Life was very difficult for the ordinary people of Moira. They could only survive if they worked very hard every day for long hours. The rich people in the Castle helped provide some employment and income for the villagers and also some education for children.

Sir John Rawdon in 18th C. helped many people in Moira become involved in the linen trade. Most homes had a loom. Small farmers, labourers and cottiers supplemented their incomes by working looms from home. The raw material was supplied and weavers got paid for the finished product.

Moira hand-loom weaver

Moira Hand-loom weaver © copyright. used by permission of St.John’s Parish Church.

In 1740 a monthly brown linen market had been established. Large quantities of linen were sold in the town and neighbourhood.However new factory looms were invented and each loom could do the work of 100 hand weavers. The result was that tens of thousands in rural Ulster lost a valuable source of income.

The linen industry declined even more rapidly due to population reduction following the Famine and just about survived into the 20th century.

Although linen was the main industry in Moira, there was also a brewery and bottling business near Palmer’s Corner and one of the canal’s cargos was supplies for these businesses in Moira.

Moira was also an important centre for limestone quarrying. There were many kilns always at work, and vast quantities of the stone in its natural state were annually sent away by the canal, and by land carriage, to distant parts.

lime kilns on Clarehill Road Moiralime kilns on Clarehill Road Moira

lime kilns on Clarehill Road Moira © copyright. used by permission of St.John’s Parish Church.

Disused Limestone Quarry outside Moira as seen from above

Disused Limestone Quarry outside Moira as seen from above

Around 1845-1850, the Great Potato Famine affected the whole of Ireland. In 1851 more than 1 million people died.
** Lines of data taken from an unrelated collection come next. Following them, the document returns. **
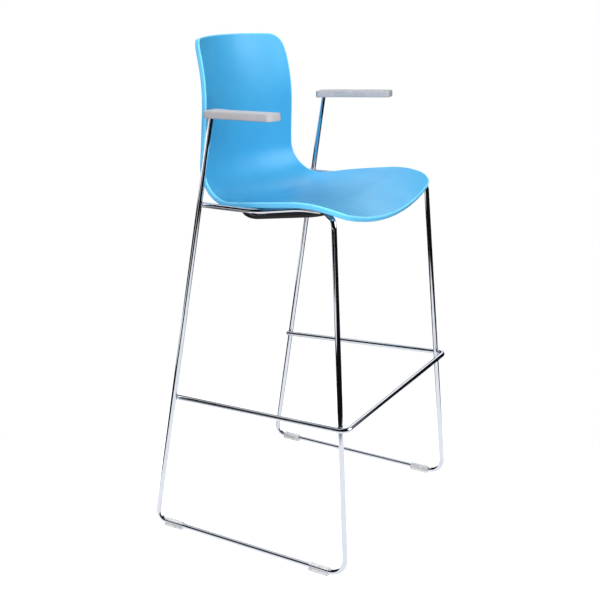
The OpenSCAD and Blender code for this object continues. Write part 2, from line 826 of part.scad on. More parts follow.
module bracket_plan(grow) {
    w = bracket_w / 2 + grow;
    front_r = min(4 + grow, w);
    rear_r = min(8 + grow, w - 0.5);
    polygon(outline([
        [w, -bracket_l - grow, front_r], [w, bracket_tail + grow, rear_r],
        [-w, bracket_tail + grow, rear_r], [-w, -bracket_l - grow, front_r]
    ]));
}

module arm_bracket() {
    difference() {
        translate([0, 0, bracket_h])
            linear_extrude(bracket_t)
                bracket_plan(0);
        for (reach = arm_screw_reaches)
            translate([0, -reach, bracket_h]) {
                translate([0, 0, -eps])
                    cylinder(h = bracket_t + 2 * eps, d = arm_screw_d + 2 * hole_gap, $fn = fine_fn);
                translate([0, 0, -eps])
                    cylinder(
                        h = arm_head_h + eps,
                        d1 = arm_head_d + 2 * hole_gap,
                        d2 = arm_screw_d + 2 * hole_gap,
                        $fn = fine_fn
                    );
            }
    }
}

module left_arm_bracket() {
    color([0.72, 0.73, 0.75])
        on_left_arm()
            arm_bracket();
}

module right_arm_bracket() {
    color([0.72, 0.73, 0.75])
        on_right_arm()
            arm_bracket();
}

lobe_front = 1;
lobe_run = 34;
pad_foot_r = 2.5;
pad_corners = [
    [pad_w / 2, -pad_l, 10],
    [pad_w / 2, pad_tail - 4.5, 11],
    [-pad_w / 2 - lobe_w, pad_tail, 8],
    [-pad_w / 2 - lobe_w, -lobe_front, 14],
    [-pad_w / 2, -lobe_front - lobe_run, 18],
    [-pad_w / 2, -pad_l, 6]
];
// Rows of the pad's edge, as [set-in, height]
pad_rows = concat(
    [for (a = [0 : 30 : 90]) [pad_foot_r * (1 - sin(a)), pad_foot_r * (1 - cos(a))]],
    [for (a = [0 : 22.5 : 90]) [pad_edge_r * (1 - cos(a)), pad_t - pad_edge_r * (1 - sin(a))]]
);

module arm_pad() {
    difference() {
        skin(
            [for (row = pad_rows) lift(outline(inset(pad_corners, row[0]), 7), row[1])],
            [lobe_w, -12, 0]
        );
        translate([0, 0, -1])
            linear_extrude(1 + bracket_h + bracket_t + recess_gap)
                bracket_plan(recess_gap);
        for (reach = arm_screw_reaches)
            translate([0, -reach, 0])
                cylinder(h = bracket_h + arm_screw_l + recess_gap, d = arm_screw_d + 2 * fit_gap, $fn = fine_fn);
    }
}

module left_arm_pad() {
    color([0.62, 0.63, 0.67])
        on_left_arm()
            arm_pad();
}

module right_arm_pad() {
    color([0.62, 0.63, 0.67])
        on_right_arm()
            arm_pad();
}

module arm_screw_pair() {
    for (reach = arm_screw_reaches)
        translate([0, -reach, bracket_h]) {
            cylinder(h = arm_screw_l, d = arm_screw_d, $fn = fine_fn);
            difference() {
                cylinder(h = arm_head_h, d1 = arm_head_d, d2 = arm_screw_d, $fn = fine_fn);
                translate([0, 0, -eps])
                    cylinder(h = arm_head_h * 0.7, d = arm_screw_d * 0.5, $fn = 6);
            }
        }
}

module arm_pad_screws() {
    color([0.6, 0.61, 0.63]) {
        on_left_arm()
            arm_screw_pair();
        on_right_arm()
            arm_screw_pair();
    }
}

// Glides: clear plastic clips pressed onto the runners from the inner side

glide_r = rod_r + fit_gap + glide_wall;
glide_foot_w = 2 * glide_r;
glide_end_cut = 30;

module glide() {
    rotate([90, 0, 0])
        difference() {
            translate([0, 0, -glide_l / 2])
                linear_extrude(glide_l)
                    union() {
                        translate([0, runner_z])
                            circle(r = glide_r, $fn = fine_fn);
                        polygon([
                            [-glide_foot_w / 2 + 1, 0], [glide_foot_w / 2 - 1, 0],
                            [glide_foot_w / 2, 1], [glide_foot_w / 2, runner_z],
                            [-glide_foot_w / 2, runner_z], [-glide_foot_w / 2, 1]
                        ]);
                    }
            translate([0, runner_z, -glide_l])
                cylinder(h = 2 * glide_l, r = rod_r + fit_gap, $fn = fine_fn);
            translate([0, runner_z - glide_slot / 2 + 2, -glide_l])
                cube([2 * glide_r, glide_slot, 2 * glide_l]);
            for (end = [-1, 1])
                translate([0, runner_z + rod_r * 0.2, end * glide_l / 2])
                    rotate([end * glide_end_cut, 0, 0])
                        translate([-2 * glide_r, 0, end > 0 ? 0 : -glide_l])
                            cube([4 * glide_r, 2 * glide_r, glide_l]);
        }
}

rear_glide_y = base_l / 2 - rear_glide_inset;
front_glide_y = front_glide_inset - base_l / 2;

module left_glide(y) {
    color([0.86, 0.89, 0.92, 0.7])
        translate([base_w / 2, y, 0])
            glide();
}

module right_glide(y) {
    color([0.86, 0.89, 0.92, 0.7])
        translate([-base_w / 2, y, 0])
            mirror([1, 0, 0])
                glide();
}

module rear_left_glide() {
    left_glide(rear_glide_y);
}

module rear_right_glide() {
    right_glide(rear_glide_y);
}

module front_left_glide() {
    left_glide(front_glide_y);
}

module front_right_glide() {
    right_glide(front_glide_y);
}

left_side_frame();
right_side_frame();
footrest();
front_cross_plate();
rear_cross_plate();
shell();
seat_inserts();
seat_screws();
seat_washers();
under_seat_pan();
pan_screws();
left_arm_bracket();
right_arm_bracket();
left_arm_pad();
right_arm_pad();
arm_pad_screws();
rear_left_glide();
rear_right_glide();
front_left_glide();
front_right_glide();
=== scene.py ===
"""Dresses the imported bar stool: bent chrome frame, moulded shell, arm pads, pan and glides.

The stool's classes hold millimetres; its meshes, the finishes and the studio are in metres.
X runs across the stool, Y from the front (minus) to the back (plus) and Z up, and left and
right are the sitter's.
"""

from __future__ import annotations

import functools
import json
import logging
import math
from dataclasses import dataclass
from enum import Enum
from typing import Any, Callable, Iterable, Sequence

import bmesh
import bpy
from mathutils import Euler, Matrix, Vector

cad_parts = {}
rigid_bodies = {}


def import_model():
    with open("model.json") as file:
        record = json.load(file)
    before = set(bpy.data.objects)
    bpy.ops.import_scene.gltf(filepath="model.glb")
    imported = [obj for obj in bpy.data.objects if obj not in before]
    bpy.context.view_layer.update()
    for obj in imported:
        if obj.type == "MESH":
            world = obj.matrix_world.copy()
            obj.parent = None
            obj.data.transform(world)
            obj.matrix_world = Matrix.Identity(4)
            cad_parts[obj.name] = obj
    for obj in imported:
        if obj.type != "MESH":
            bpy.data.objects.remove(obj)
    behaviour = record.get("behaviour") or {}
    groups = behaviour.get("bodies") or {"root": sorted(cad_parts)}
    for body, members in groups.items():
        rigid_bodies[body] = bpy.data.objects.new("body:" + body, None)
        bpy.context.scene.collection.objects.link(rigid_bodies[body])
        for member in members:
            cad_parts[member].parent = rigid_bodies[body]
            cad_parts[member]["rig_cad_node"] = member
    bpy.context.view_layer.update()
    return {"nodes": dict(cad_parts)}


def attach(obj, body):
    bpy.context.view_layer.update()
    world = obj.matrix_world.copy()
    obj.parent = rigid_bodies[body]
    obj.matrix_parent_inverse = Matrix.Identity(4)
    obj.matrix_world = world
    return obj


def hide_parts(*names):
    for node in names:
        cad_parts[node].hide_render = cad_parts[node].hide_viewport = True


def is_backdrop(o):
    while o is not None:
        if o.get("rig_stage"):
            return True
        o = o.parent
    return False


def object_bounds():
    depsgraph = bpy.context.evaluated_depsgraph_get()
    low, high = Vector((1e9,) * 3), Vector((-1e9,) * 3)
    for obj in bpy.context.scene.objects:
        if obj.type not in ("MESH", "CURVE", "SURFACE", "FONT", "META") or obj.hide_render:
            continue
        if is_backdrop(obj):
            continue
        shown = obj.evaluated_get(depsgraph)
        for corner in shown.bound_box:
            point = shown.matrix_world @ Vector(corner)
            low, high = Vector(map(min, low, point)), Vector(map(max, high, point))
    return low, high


LOG = logging.getLogger("stool")
MM = 0.001
BODY = "root"

# attributes that a mesh hands to a material or a geometry tree
# share of the painted light on the shell's rim, with a painted highlight on its rounded edge
PAINTED_RIM_LIGHT = "thin_edge"
BEND_RADIUS = "bend_radius"
TURN = "turn"

WHITE = (1.0, 1.0, 1.0, 1.0)
DUST_COLOR = (0.42, 0.40, 0.37, 1.0)
SCATTER_RADIUS = (0.004, 0.006, 0.008)
BUMP_STRENGTH = 0.6
DUST_ROUGHENS = 0.5
SCUFF_ROUGHENS = 2.0

# the shared effects; levels are those of the noise between which a mask rises
GRIT_SHARE = 0.6
CLOUD_LEVELS = (0.3, 0.7)
RUB_TURNS = ((0.5, 0.3, 0.85), (-0.9, -0.54, -1.53))
RUB_STRETCHES = ((1.0, 9.0, 5.0), (7.0, 1.0, 11.0))
RUB_LEVELS = (0.62, 0.72)
DUST_SCALE = 260.0
DUST_LEVELS = (0.4, 0.75)

Triple = tuple[float, float, float]
Flat = tuple[float, float]
Settings = dict[str, Any]
Inputs = dict[Any, Any]
Sockets = bpy.types.bpy_prop_collection
Path = list[tuple[Vector, float]]
Spots = list[tuple[Vector, Triple]]


class Side(Enum):
    """The two sides of the stool, with the sign of X on each."""

    LEFT = 1
    RIGHT = -1

    @property
    def word(self) -> str:
        """Lower-case name of the side."""
        return self.name.lower()


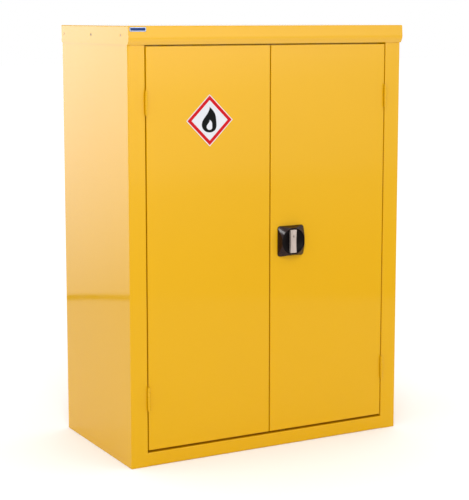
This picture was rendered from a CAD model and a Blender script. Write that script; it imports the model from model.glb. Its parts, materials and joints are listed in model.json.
"""Looks for the flammable storage cabinet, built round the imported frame. Metres."""
import json
import math

import bmesh
import bpy
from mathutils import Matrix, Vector


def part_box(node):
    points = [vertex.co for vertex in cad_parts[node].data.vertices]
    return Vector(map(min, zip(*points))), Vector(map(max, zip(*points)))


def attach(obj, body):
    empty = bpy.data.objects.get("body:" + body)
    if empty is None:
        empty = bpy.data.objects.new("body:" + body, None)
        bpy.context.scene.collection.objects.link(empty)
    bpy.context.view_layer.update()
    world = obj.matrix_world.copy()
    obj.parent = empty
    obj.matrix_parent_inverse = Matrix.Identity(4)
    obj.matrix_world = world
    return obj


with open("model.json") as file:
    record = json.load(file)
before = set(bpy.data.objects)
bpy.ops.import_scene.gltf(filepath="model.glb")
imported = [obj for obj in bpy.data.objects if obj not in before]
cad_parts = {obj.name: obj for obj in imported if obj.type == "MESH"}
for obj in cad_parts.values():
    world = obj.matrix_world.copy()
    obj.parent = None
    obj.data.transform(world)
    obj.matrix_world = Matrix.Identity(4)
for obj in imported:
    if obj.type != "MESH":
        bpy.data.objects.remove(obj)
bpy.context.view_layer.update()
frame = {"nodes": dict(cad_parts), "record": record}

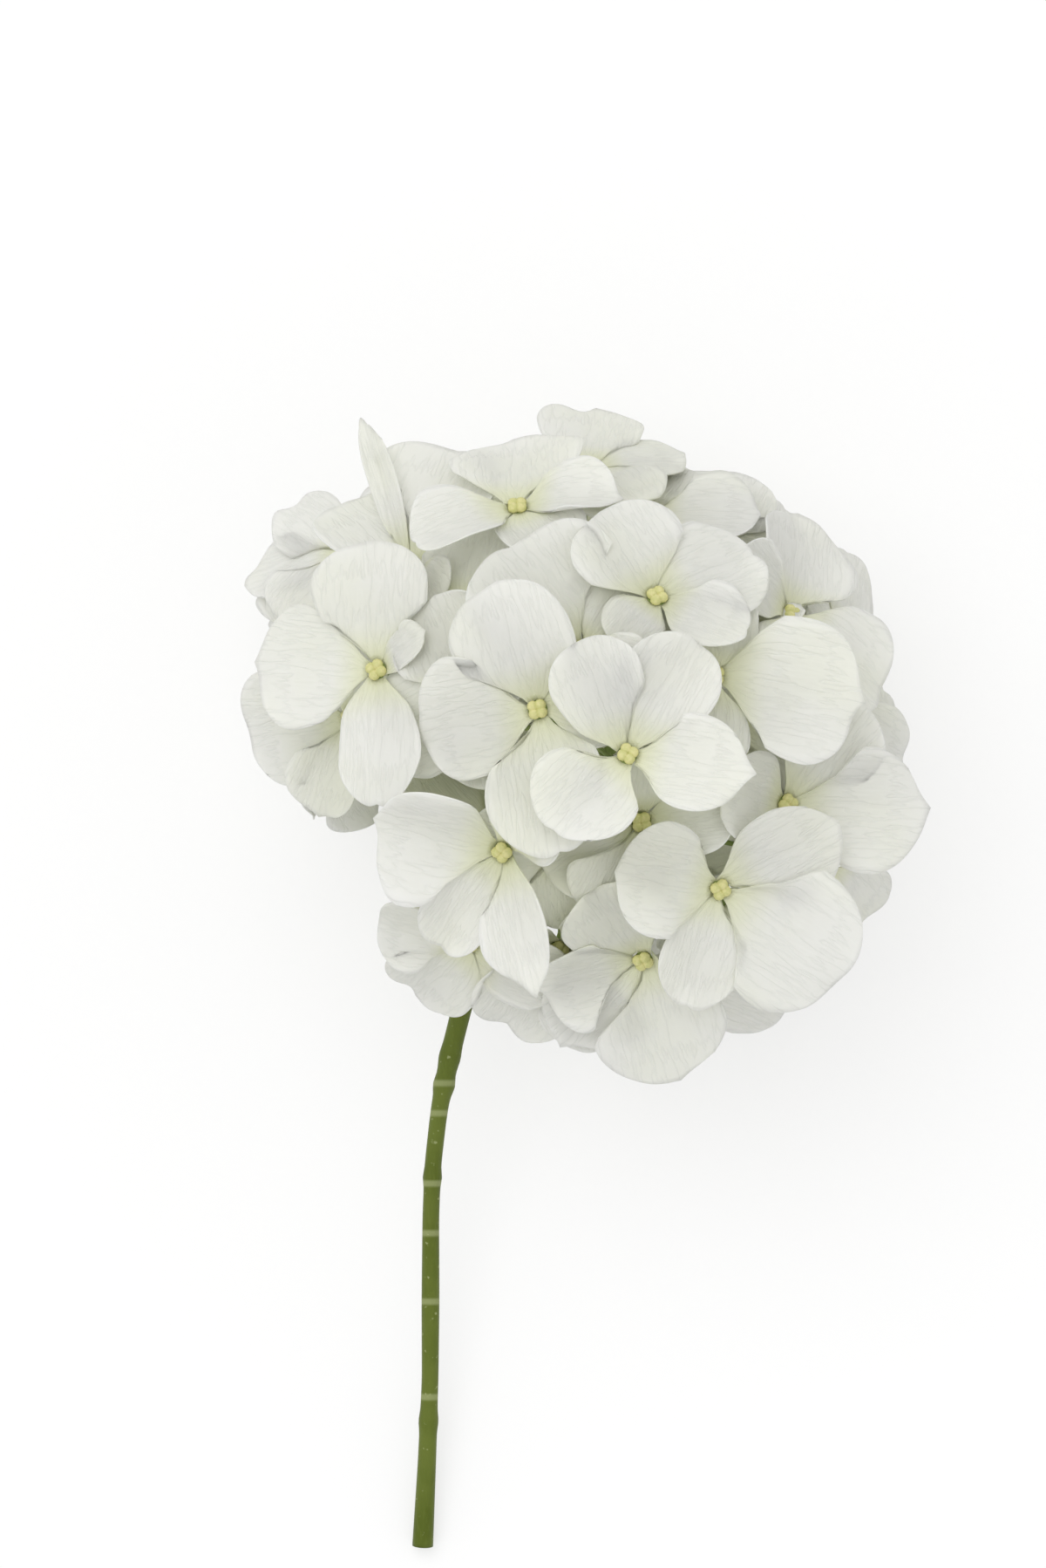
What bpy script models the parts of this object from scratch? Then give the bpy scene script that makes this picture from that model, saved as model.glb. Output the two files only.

Potatoes had been the staple diet of the poor people and were replaced by oatmeal, buttermilk, soup made from cows’ and sheep’s heads, and bread. The poorest had porridge for breakfast and supper. There was nothing else.

Ulster suffered a cholera epidemic in the mid nineteenth century and Belfast was particularly affected. But it even reached Moira. Ballunigan House, near Moira (close to the M1 Motorway) was once a Cholera Hospital.

Balloonigan House

Balloonigan House close to Moira

The old ruined tomb in the graveyard at the Non-Subscribing Presbyterian Church records the death of a well loved local Doctor. The inscription reads. “Thomas Simpson of Moira, Surgeon, who fell victim to malignant cholera on 29th December 1832 aged 34 years.”

We have a village today because those ordinary men and women who lived here in very difficult times, would not give up.